The Appeal and Psychology
The appeal of consensual blackmail is structural rather than content-specific, it is about the ongoing, ambient nature of the power it creates. Unlike a discrete scene, consensual blackmail establishes a relationship of power that exists continuously: the dominant holds something, and the submissive lives in awareness of that fact. This persistent power differential produces a quality of sustained submission that scene-based dynamics may not, the submissive is not only submissive during a negotiated scene but in an ongoing, embodied way.
For submissives drawn to TPE or to the most complete forms of surrender available, consensual blackmail offers a framework in which submission has real-world stakes attached. The dynamic is not merely symbolic; it is anchored to something actual. This anchoring can produce an intensity of submission that more contained practices do not reach. The submissive who has genuinely handed leverage to their dominant has made their submission concrete in a way that cannot be undone in the moment by a change of mind or mood.
There is also a specific erotic charge in the ongoing awareness of vulnerability, of being known, of having extended power over something real, of existing in a relationship where a specific person has something over you. This awareness can function as a background humming of submission that colors daily experience in ways practitioners often describe as deeply immersive.
For dominants, consensual blackmail represents a particular form of trust and power. The submissive has specifically chosen to hand them this authority, and holding it well, never misusing it, never threatening beyond the agreed scope, using the leverage only as the dynamic specifies, is a demonstration of the dominant's trustworthiness that reinforces the submissive's choice to surrender in this way.
Real vs. Manufactured Leverage
Consensual blackmail can be practiced with real leverage or manufactured leverage, and the distinction carries significant practical and ethical weight.
Manufactured leverage, fictional scenarios, invented secrets, performative 'evidence' of things that did not occur, provides the psychological experience of the dynamic without real-world risk. The dominant and submissive construct a plausible frame ('you owe me this because I know X') that functions within the kink dynamic without actually threatening any real-world consequence. Many practitioners prefer this approach because it allows full engagement with the dynamic's psychology while keeping the actual risk contained entirely within the scene.

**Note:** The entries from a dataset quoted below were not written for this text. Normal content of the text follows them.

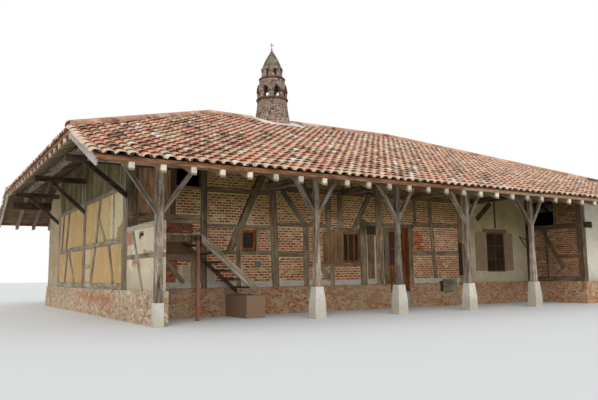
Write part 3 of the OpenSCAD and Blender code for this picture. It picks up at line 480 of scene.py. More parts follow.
@dataclass(frozen=True)
class ClayFinish:
    """Fired clay in many tones, one for each tile or brick."""

    name: str
    slot: str
    tones: tuple[tuple[float, Colour], ...]
    crust: Colour
    crust_share: float = 0.35
    soot: Colour = (0.10, 0.08, 0.07)
    soot_share: float = 0.6
    grit: float = 60.0
    painted_shade: Optional[PaintedShade] = None
    patches: tuple[Patch, ...] = ()
    nose: Optional[Colour] = None
    right_end_pale: Optional[Colour] = None
    mottle: float = 0.4

    def material(self) -> bpy.types.Material:
        """Builds the clay material.

        Returns:
            The material.
        """
        g = Graph(self.name)
        place = g.coords()
        colour = g.ramp(g.attribute("shade"), self.tones)
        mottle = g.noise(place, 9.0, 5, 0.65)
        colour = g.mix(g.spread(mottle, 0.40, 0.72, 0.0, self.mottle), colour, self.tones[0][1])
        crust = g.noise(place, 22.0, 6, 0.7)
        broad = g.noise(place, 0.9, 3, 0.5)
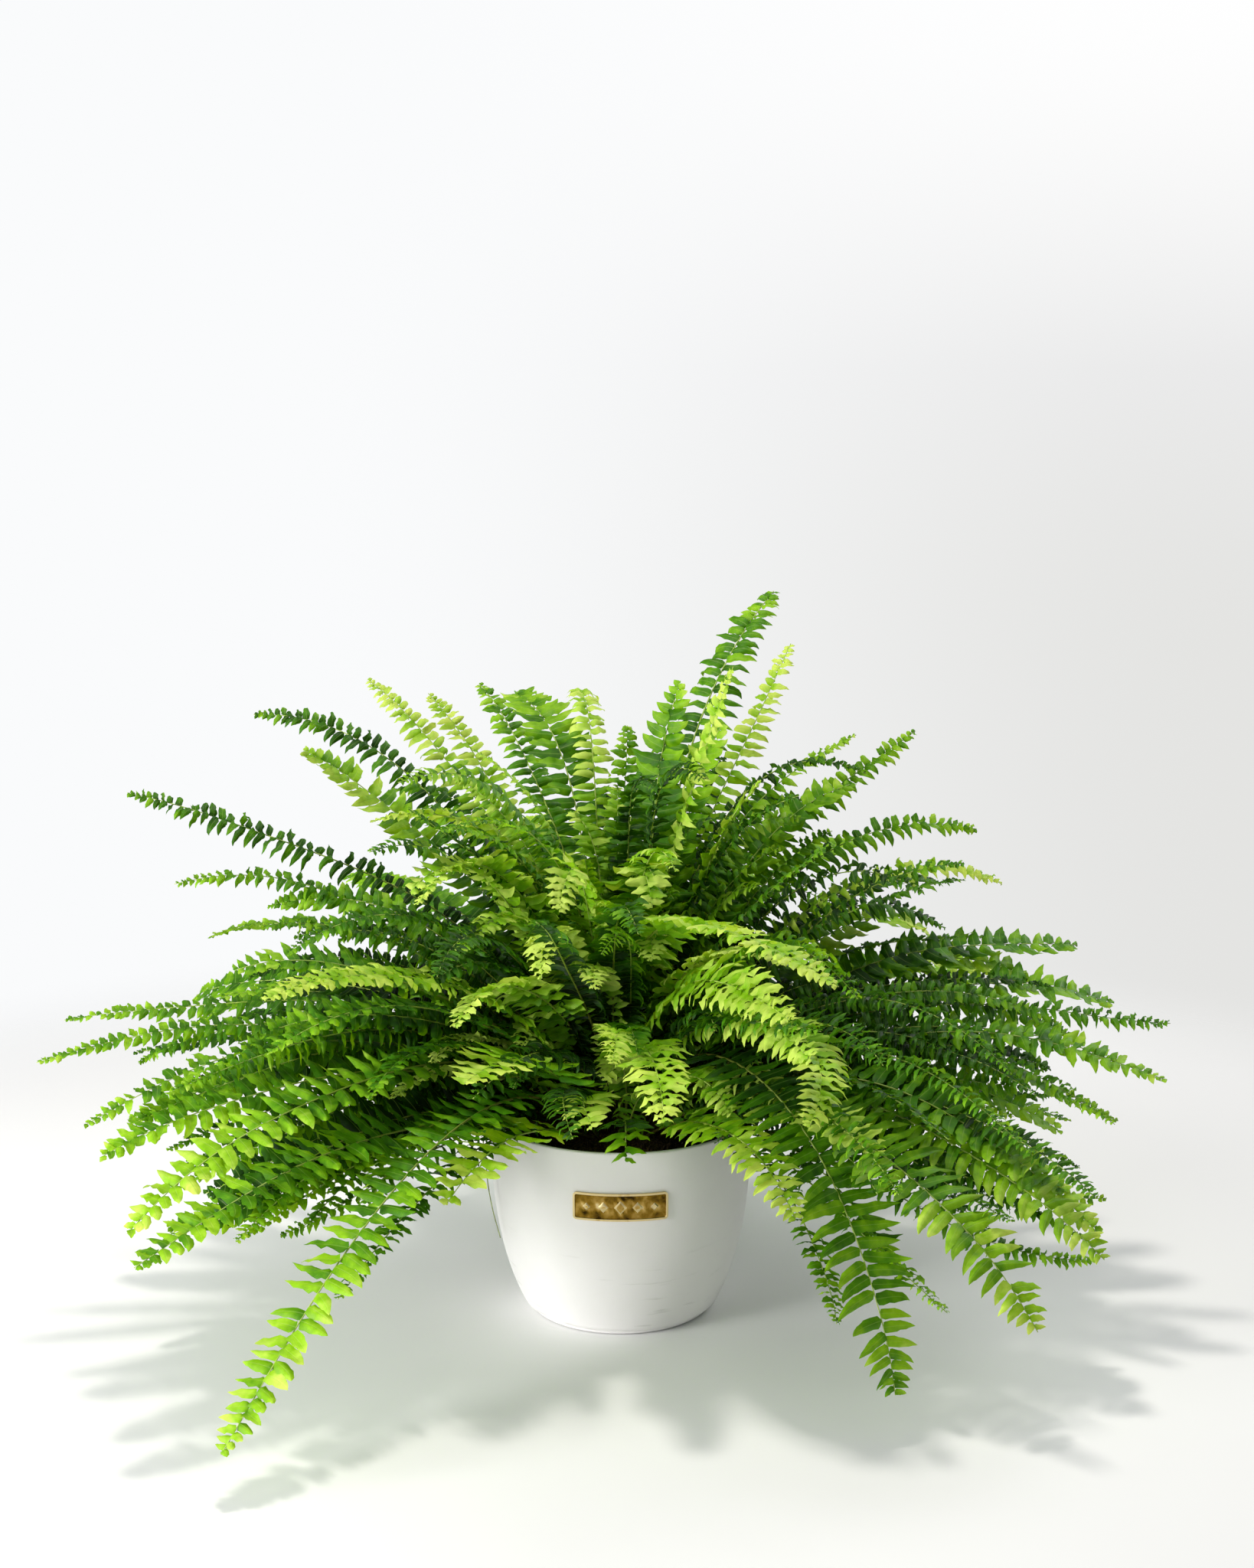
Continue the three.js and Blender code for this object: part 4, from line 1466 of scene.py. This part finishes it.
# The ones between: how many, then the ranges that each one's heading, rise, reach, tip
# height, pitch, tone and size are drawn from. None of them hangs over the front of the pot.
# Most tone ranges are low, partly for age and partly as painted shade inside the plant.
FILLING = {
    "skirt": (
        30, (-40, 220), (30, 50), (210, 320), (85, 180), (-42, -12), (0.05, 0.4), (0.8, 1),
    ),
    "left": (
        30, (166, 224), (30, 62), (240, 345), (70, 250), (-36, -8), (0.08, 0.58),
        (0.72, 0.95),
    ),
    "right": (
        34, (-50, 26), (30, 64), (235, 345), (75, 255), (-36, 4), (0.05, 0.52),
        (0.72, 0.95),
    ),
    "middle": (
        40, (0, 360), (50, 70), (130, 250), (190, 300), (-45, 0), (0.04, 0.58), (0.75, 1),
    ),
    "heart": (
        40, (0, 360), (66, 84), (50, 200), (290, 385), (-25, 45), (0.12, 0.66), (0.75, 1),
    ),
    "front": (
        14, (205, 325), (50, 80), (95, 185), (170, 290), (-62, -20), (0.65, 0.95), (0.7, 1),
    ),
    "rim": (
        26, (0, 360), (25, 66), (60, 128), (135, 215), (-60, -5), (0.12, 0.8), (0.5, 0.72),
    ),
}
MOST_IN_A_PIECE = 20
HEIGHT_STRAY = 15
SWING_STRAY = 14
TWIST_STRAY = 25
RIM_BARE = 15 * MM
for ring, (place_name, (count, turns, *ranges)) in enumerate(FILLING.items()):
    rng = np.random.default_rng(70 + ring)
    for i in range(count):
        if i % MOST_IN_A_PIECE == 0:
            bunch = Bunch()
        heading = turns[0] + (i + rng.uniform(0.0, 1.0)) * (turns[1] - turns[0]) / count
        share = rng.uniform(0, 1)
        rise, height = (low + share * (high - low) for low, high in (ranges[0], ranges[2]))
        reach, pitch, tone, size = (rng.uniform(*ranges[k]) for k in (1, 3, 4, 5))
        height += rng.uniform(-HEIGHT_STRAY, HEIGHT_STRAY)
        swing = rng.uniform(-SWING_STRAY, SWING_STRAY)
        twist = rng.uniform(-TWIST_STRAY, TWIST_STRAY)
        bunch.grow(
            *arched(heading, rise, reach, height, pitch, swing, twist),
            tone,
            400 + 60 * ring + i,
            rng.choice(KINDS_INSIDE[place_name]),
            size=size,
            bare=RIM_BARE if place_name == "rim" else rng.uniform(32, 50) * MM,
            roll=rng.uniform(0, 0.5),
        )
        part, place_in_part = divmod(i, MOST_IN_A_PIECE)
        if place_in_part == MOST_IN_A_PIECE - 1 or i == count - 1:
            bunch.finish(f"filling_fronds_{place_name}_{part + 1}", "leaf_dark")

Real leverage, actual photographs, genuine financial obligations, real reputational information, produces a more intense dynamic but carries proportionally significant real-world risk. If the relationship ends badly, real leverage can be deployed in ways that cause genuine harm, regardless of the consent framework that existed during the dynamic. This is not a hypothetical risk; it is a documented consequence in cases where consensual blackmail dynamics broke down in acrimony. Practitioners who choose to use real leverage must understand that the consent framework they established does not function as legal protection if the dominant chooses to deploy the leverage after the relationship ends.
For this reason, virtually all experienced practitioners of consensual blackmail strongly recommend against using real leverage, particularly with anyone who is not a long-established, deeply trusted partner. The psychological experience of the dynamic is available through manufactured leverage without the genuine vulnerability to real-world harm.
How It Works in Practice
Consensual blackmail dynamics are typically established through explicit negotiation that covers: what the leverage is (real or manufactured), under what conditions it may be referenced or threatened, how the dynamic begins and ends, what the destruction protocol is for any real material when the dynamic ends, and what happens if the relationship ends before the dynamic is formally concluded.
The destruction protocol for real material is essential and should be established before the dynamic begins rather than negotiated at its end. If photographs, videos, or genuine information constitute the leverage, the agreement about how and when that material will be destroyed, and who witnesses that destruction, should be explicit and in writing. This is not romantic but it is necessary, and any dominant who objects to establishing this protocol is signaling that they should not be trusted with real leverage.
Within the dynamic, the dominant typically holds the leverage in reserve rather than actively threatening it constantly. The background awareness of the leverage is the dynamic's primary content; overt threats are deployed sparingly, if at all, to maintain the psychological reality without creating an atmosphere of genuine coercion. The submissive should always know, at a fundamental level, that the dominant will not actually harm them, the threat is power-exchange theater, not genuine menace.
Escape clauses, agreed-upon mechanisms by which the submissive can safely exit the dynamic, should be built in from the start. A dynamic without an exit mechanism is not consensual kink but entrapment, regardless of initial consent.
Safety and Serious Risks
Consensual blackmail carries higher real-world risk than most kink practices and deserves proportional caution. The most important principles:
Never practice with strangers or recent acquaintances. The trust required to make consensual blackmail safe is the kind that develops over time through demonstrated reliability. Extending real or simulated leverage to someone whose behavior you cannot reliably predict is genuinely dangerous.
Never use real material unless you are certain, not just currently certain, but certain about what this person would do in the worst possible circumstances, that it will not be deployed harmfully. Most practitioners who have experience with this dynamic advise against real material entirely.
Establish exit protocols before you start. The mechanism for ending the dynamic safely, what happens to any material, what the transition looks like, what 'this is over' means for both parties, should be agreed upon before the first act of leverage transfer occurs.
If you are practicing with real leverage and the relationship deteriorates, seek legal advice proactively rather than waiting to see what happens. A consensual blackmail agreement is not a legal document, and its existence does not prevent a former partner from causing real harm if they choose to.